■ **EXERCISE REQUIREMENTS**
Write out the whole listing again, exactly as given.

■ **SUPPLIED MATERIAL**
▬▬▬▬▬▬

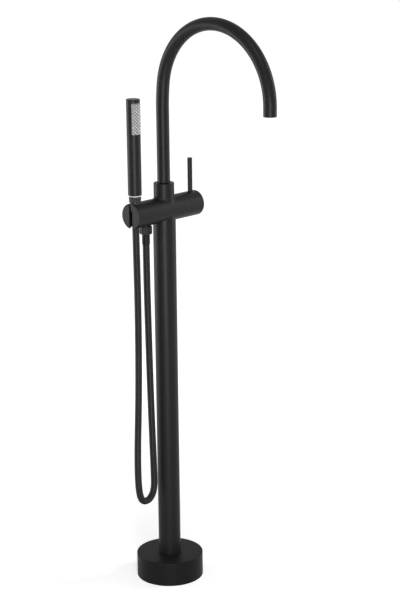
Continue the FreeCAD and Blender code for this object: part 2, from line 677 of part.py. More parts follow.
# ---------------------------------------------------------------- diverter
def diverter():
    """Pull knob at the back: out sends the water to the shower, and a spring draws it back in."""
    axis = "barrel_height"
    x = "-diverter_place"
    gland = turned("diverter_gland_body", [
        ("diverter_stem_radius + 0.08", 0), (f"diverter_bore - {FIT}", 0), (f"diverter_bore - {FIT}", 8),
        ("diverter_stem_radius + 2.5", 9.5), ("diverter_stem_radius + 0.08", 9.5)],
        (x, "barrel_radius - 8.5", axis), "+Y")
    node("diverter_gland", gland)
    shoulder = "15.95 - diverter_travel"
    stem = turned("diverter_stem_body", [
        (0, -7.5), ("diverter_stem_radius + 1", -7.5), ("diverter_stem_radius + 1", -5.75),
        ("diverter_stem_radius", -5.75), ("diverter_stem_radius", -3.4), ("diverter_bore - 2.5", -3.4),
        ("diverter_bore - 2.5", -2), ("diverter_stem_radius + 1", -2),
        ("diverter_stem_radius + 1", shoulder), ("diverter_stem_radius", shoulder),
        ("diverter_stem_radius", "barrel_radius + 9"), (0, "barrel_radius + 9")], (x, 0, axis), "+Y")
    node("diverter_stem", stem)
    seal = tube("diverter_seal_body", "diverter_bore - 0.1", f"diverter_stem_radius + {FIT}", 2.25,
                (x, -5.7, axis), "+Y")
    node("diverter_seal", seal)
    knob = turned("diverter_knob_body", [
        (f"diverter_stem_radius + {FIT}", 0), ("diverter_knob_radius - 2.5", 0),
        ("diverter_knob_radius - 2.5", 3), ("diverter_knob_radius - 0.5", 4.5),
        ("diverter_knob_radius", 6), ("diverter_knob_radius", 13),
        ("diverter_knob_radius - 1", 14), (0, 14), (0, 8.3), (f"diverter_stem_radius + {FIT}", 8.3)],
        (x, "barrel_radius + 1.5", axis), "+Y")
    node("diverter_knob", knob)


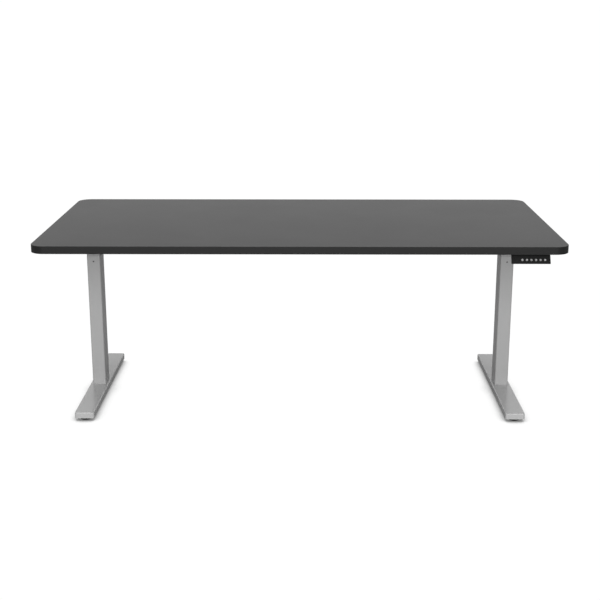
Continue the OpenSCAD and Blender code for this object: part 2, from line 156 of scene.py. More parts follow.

▬▬▬▬▬▬

■ **WORKED ANSWER**
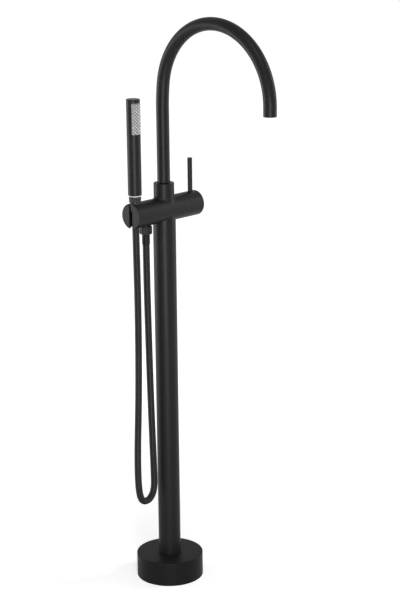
Continue the FreeCAD and Blender code for this object: part 2, from line 677 of part.py. More parts follow.
# ---------------------------------------------------------------- diverter
def diverter():
    """Pull knob at the back: out sends the water to the shower, and a spring draws it back in."""
    axis = "barrel_height"
    x = "-diverter_place"
    gland = turned("diverter_gland_body", [
        ("diverter_stem_radius + 0.08", 0), (f"diverter_bore - {FIT}", 0), (f"diverter_bore - {FIT}", 8),
        ("diverter_stem_radius + 2.5", 9.5), ("diverter_stem_radius + 0.08", 9.5)],
        (x, "barrel_radius - 8.5", axis), "+Y")
    node("diverter_gland", gland)
    shoulder = "15.95 - diverter_travel"
    stem = turned("diverter_stem_body", [
        (0, -7.5), ("diverter_stem_radius + 1", -7.5), ("diverter_stem_radius + 1", -5.75),
        ("diverter_stem_radius", -5.75), ("diverter_stem_radius", -3.4), ("diverter_bore - 2.5", -3.4),
        ("diverter_bore - 2.5", -2), ("diverter_stem_radius + 1", -2),
        ("diverter_stem_radius + 1", shoulder), ("diverter_stem_radius", shoulder),
        ("diverter_stem_radius", "barrel_radius + 9"), (0, "barrel_radius + 9")], (x, 0, axis), "+Y")
    node("diverter_stem", stem)
    seal = tube("diverter_seal_body", "diverter_bore - 0.1", f"diverter_stem_radius + {FIT}", 2.25,
                (x, -5.7, axis), "+Y")
    node("diverter_seal", seal)
    knob = turned("diverter_knob_body", [
        (f"diverter_stem_radius + {FIT}", 0), ("diverter_knob_radius - 2.5", 0),
        ("diverter_knob_radius - 2.5", 3), ("diverter_knob_radius - 0.5", 4.5),
        ("diverter_knob_radius", 6), ("diverter_knob_radius", 13),
        ("diverter_knob_radius - 1", 14), (0, 14), (0, 8.3), (f"diverter_stem_radius + {FIT}", 8.3)],
        (x, "barrel_radius + 1.5", axis), "+Y")
    node("diverter_knob", knob)


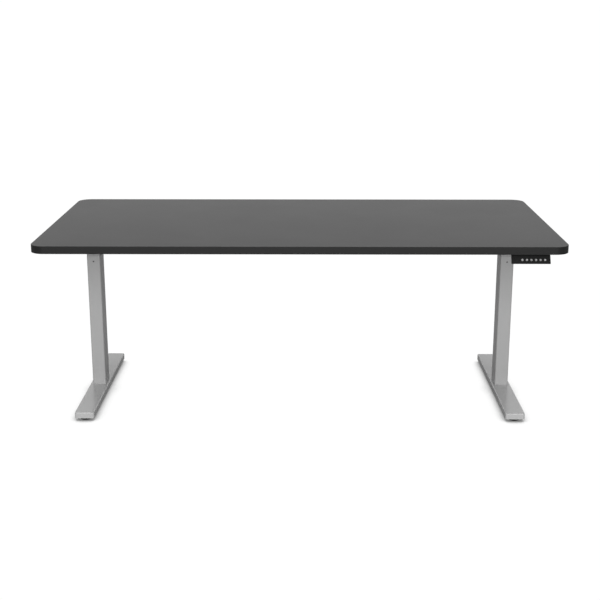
Continue the OpenSCAD and Blender code for this object: part 2, from line 156 of scene.py. More parts follow.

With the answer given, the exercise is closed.